Longa pausa à espera de Lambchop. Mesmo juntos ao Palco Super Bock, um bonito piano à espera da voz única de Kurt Wagner. Nós também. Todo o concerto foi uma autêntica missa de tranquilidade e bom gosto. Uma mesa com dois copos, uma cadeira e o homem por detrás dos Lambchop vagando pelo palco, aproximando-se do microfone para cantar versos cheios de América profunda. Nada se ouvia no meio de todo aquele silêncio preenchido pela mais bela música de Kurt e pelo seu grave tom de voz. Que momento! E quando se juntava a voz de Kurt Wagner com os suaves falsetes do pianista Andrew Broder, então tudo ganhava um jeito ainda mais celestial. Passou-nos, nessa altura, esta ideia pela cabeça: já não há silêncios de ouro. Essa categoria foi claramente ultrapassada pelos silêncios da música dos Lambchop. Esses sim, são silêncios bons de ouvir. Muita gente de olhos fechados. Muita mesmo. Foi o que vimos nós, antes de fecharmos também os nossos. Perfeito! Saímos do concerto com a esperança de que aquela hora e meia tão bem passada nunca mais nos saísse da cabeça. E a levitar, pois claro. Foi assim que subimos toda a encosta verde que se estendia por trás de nós. E sempre sem tocarmos com os pés no chão…
Depois dos Lambchop, qualquer outro som acima de um suspiro parecia despropositado e incómodo. Levámos algum tempo até aceitarmos os ruídos do mundo. Nem fomos sequer ouvir (quase ao mesmo tempo de Lambchop) as The Last Dinner Party. Muito menos os Tropical Fuck Storm. Só de pensar em storm, até nos arrepiávamos. Por isso resolvemos aguardar serenamente por Lana Del Rey.
O que dizer do concerto de Lana Del Rey? Muita coisa que já se sabe e que sempre foram ditas, claro. Uma mega produção, sem poupança de meios técnicos e humanos, ou não fosse a vedeta do dia nascida em terras do Tio Sam. Também ela é uma variante do american dream. Talvez nem nos seus melhores sonhos imaginasse o que viria a ser o seu futuro, que parece mais um sonho do que uma realidade. É o que transparece de todo o decor, dos jogos de luzes, dançarinos, músicos e o que mais se imagina. Escadarias, varões, varandas por onde Lana se debruça qual Julieta mostrando-se perante tantos Romeus. Nem conseguimos contar quantas pessoas estiveram em palco ao mesmo tempo. A cada trinta segundos, a gritaria entusiasmada do público provocava contágios na multidão que a ouvia em êxtase. “It’s so fucking amazing to be here”, e o entusiasmo em alvoroço ainda crescia mais.
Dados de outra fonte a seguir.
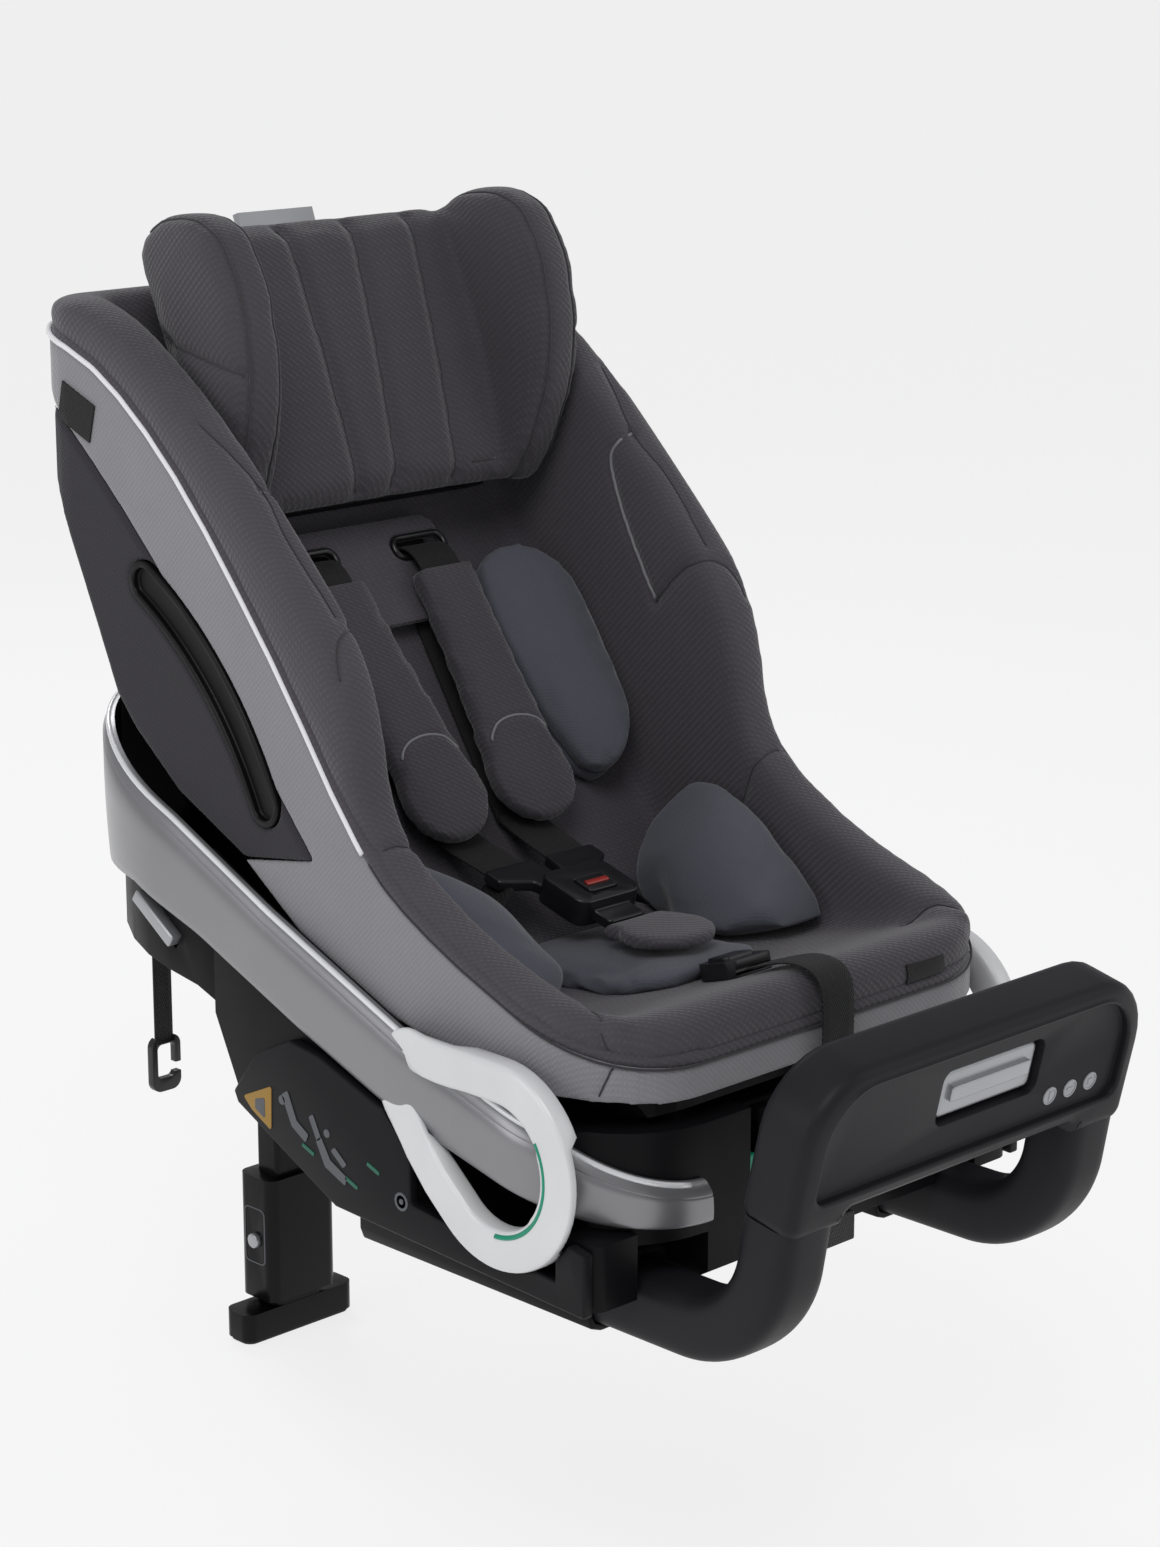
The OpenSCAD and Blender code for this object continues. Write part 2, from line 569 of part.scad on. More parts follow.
module buckle() color([0.05, 0.05, 0.06]) difference() {
    union() {
        buckle_frame() linear_extrude(20) { rounded(60, 46, 10); }
        buckle_frame() translate([0, -20, 4]) linear_extrude(8) rounded(34, 40, 4);
    }
    buckle_frame() translate([0, -4, 12]) linear_extrude(12) rounded(26.8, 18.8, 3.4);
}
module buckle_button() color("firebrick") buckle_frame() translate([0, -4, 16.4]) linear_extrude(5) rounded(26, 18, 3);
adjust_at = [0, -150, 214];
module adjust_frame() translate(adjust_at) rotate([-16, 0, 0]) children();
module harness_adjuster() color([0.07, 0.07, 0.08]) difference() {
    adjust_frame() linear_extrude(12) rounded(42, 34, 7);
    adjust_frame() translate([0, 3, 4]) linear_extrude(12) rounded(28.8, 20.8, 4.4);
    adjust_frame() translate([-17, -20, 2]) cube([34, 16, 4]);
}
module adjuster_button() color([0.12, 0.12, 0.13]) adjust_frame() translate([0, 3, 8.4])
    linear_extrude(6) rounded(28, 20, 4);

// Adjuster strap: middle line of the webbing as Y and Z pairs
pull = [[-172, 226], [-182, 230], [-194, 234.5], [-206, 238], [-218, 239], [-229, 237], [-236, 231],
    [-239, 222], [-240, 208], [-240, 192], [-240, 174], [-240, 156], [-240, 138], [-240, 120],
    [-240, 102], [-240, 84], [-240, 66]];
function normal(a, i) = let (p = a[max(i - 1, 0)], q = a[min(i + 1, len(a) - 1)], d = (q - p) / norm(q - p))
    [-d[1], d[0]];
function ribbon(a, t) = concat([for (i = [0:len(a) - 1]) a[i] + normal(a, i) * t / 2],
    [for (i = [len(a) - 1:-1:0]) a[i] - normal(a, i) * t / 2]);
module adjuster_strap() color([0.06, 0.06, 0.07]) along_x(-pull_w / 2, pull_w / 2, ribbon(pull, 2));
module strap_end() color([0.04, 0.04, 0.05]) translate([-pull_w / 2 - 2, -243, 48]) difference() {
    cube([pull_w + 4, 6, 20]);
    translate([1.8, 1.9, 18]) cube([pull_w + 0.4, 2.2, 3]);
}

// ---- Headrest ----
wing_side = [[2, -8], [0, 10], [20, 34], [56, 64], [98, 85], [150, 93], [190, 85], [212, 63], [222, 30],
    [219, 4], [204, -11], [100, -12]];
function to_world(a, o, t) = [for (p = a) o + p[0] * [cos(t), sin(t)] + p[1] * [-sin(t), cos(t)]];
module headrest_core() color([0.13, 0.13, 0.14]) difference() {
    along_x(-head_half_w + wing_t + 1, head_half_w - wing_t - 1, to_world([[8, -32], [8, -14],
        [head_h - 4, -14], [head_h + 3, -22], [head_h - 4, -33]], head_o, head_angle));
    on_head(head_h - 26, -40) linear_extrude(30) rounded(70.6, 20.6, 6.3);
}
module headrest_wings() color(fabric) both()
    along_x(head_half_w - wing_t, head_half_w, to_world(wing_side, head_o, head_angle));
module headrest_cushion() color([0.3, 0.29, 0.3])
    along_x(-head_half_w + wing_t + 1, head_half_w - wing_t - 1, to_world([[2, -12], [0, 4], [20, 9],
        [110, 11], [head_h - 10, 8], [head_h + 8, -2], [head_h + 6, -12]], head_o, head_angle));
module headrest_handle() color("lightgray") on_head(head_h - 26, -40) {
    linear_extrude(18) rounded(70, 20, 6);
    translate([-35, 0, -2]) cube([70, 42, 6]);
}
module harness_yoke() color(fabric) difference() {
    on_back(116, 9) linear_extrude(8) rounded(156, 84, 16);
    for (x = [-slot_x, slot_x]) on_back(132, 0) translate([x, 0, 8]) linear_extrude(20) rounded(46, 14, 6);
}
module shoulder_pads() color(fabric) both() on_back(0, 20) linear_extrude(14) {
    translate([42.5, -62]) circle(38);
    polygon([[8, -45], [77, -45], [slot_x + 27, 108], [slot_x - 27, 108]]);
}

base_tray();
head_housing();
recline_rails();
side_plate(-1);  // side_plate_left
side_plate(1);  // side_plate_right
silver_band();
belt_ring(-1);  // belt_ring_left
belt_ring(1);  // belt_ring_right
ring_inlays();
belt_guides();
arm_sleeves();
leg_bracket();
leg_pivot_pin();
base_screws();
recline_handle();
strap_release(-1);  // strap_release_left
strap_release(1);  // strap_release_right
tether_strap(-1);  // tether_strap_left
tether_strap(1);  // tether_strap_right
tether_hook(-1);  // tether_hook_left
tether_hook(1);  // tether_hook_right
leg_tube();
leg_button();
leg_inner_tube();
leg_foot();
foot_sole();
rebound_arm(-1);  // rebound_arm_left
rebound_arm(1);  // rebound_arm_right
rebound_panel();
panel_face();
release_handle();
icon_discs();
shell();
shell_runners();
side_cover(-1);  // side_cover_left
side_cover(1);  // side_cover_right
vent_trims();
silver_cover();
rim_cushion();
seat_liner();
lumbar_pad(-1);  // lumbar_pad_left
lumbar_pad(1);  // lumbar_pad_right
hip_pad(-1);  // hip_pad_left
hip_pad(1);  // hip_pad_right
seat_insert();
shoulder_straps();
hip_straps();
crotch_pad();
buckle();
buckle_button();
harness_adjuster();
adjuster_button();
adjuster_strap();
strap_end();
headrest_core();
headrest_wings();
headrest_cushion();
headrest_handle();
harness_yoke();
shoulder_pads();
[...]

Foi assim até ao fim. Canções simples, uma voz sedutora, ingredientes perfeitos para que os fãs acreditem em Lana e a sigam até ao fim do mundo e mais além. E ela, na sua pose de candidata vencedora do concurso de Miss América das canções sofridas, vai seguindo triunfante. Não vinha com a respetiva coroa, mas todos a imaginavam com ela. Diga-se o que se disser, há trabalho e mérito no que faz e apresenta. Haverá quem não goste, evidentemente. Mas mesmo quem possa torcer o nariz ao que Lana é e representa, dará (pelo menos parte) da sua mão à palmatória. O espetáculo é gigantesco, quase megalómano, e as canções que toda a gente parece conhecer, adornam todos os momentos do show, naturalmente. Entre tantas outras, ouviram-se “Summertime Sadness”, “Ride”, “Born to Die”, “Norman Fucking Rockwell”, e a derradeira “Young and Beautiful”.
A noite terminou pouco molhada. Apesar dos pesares, acabou por ser um dia positivo. O que se deseja para o terceiro e derradeiro dia do Primavera Sound é que tudo corra pelo melhor, até porque os Pulp estão quase aí a chegar.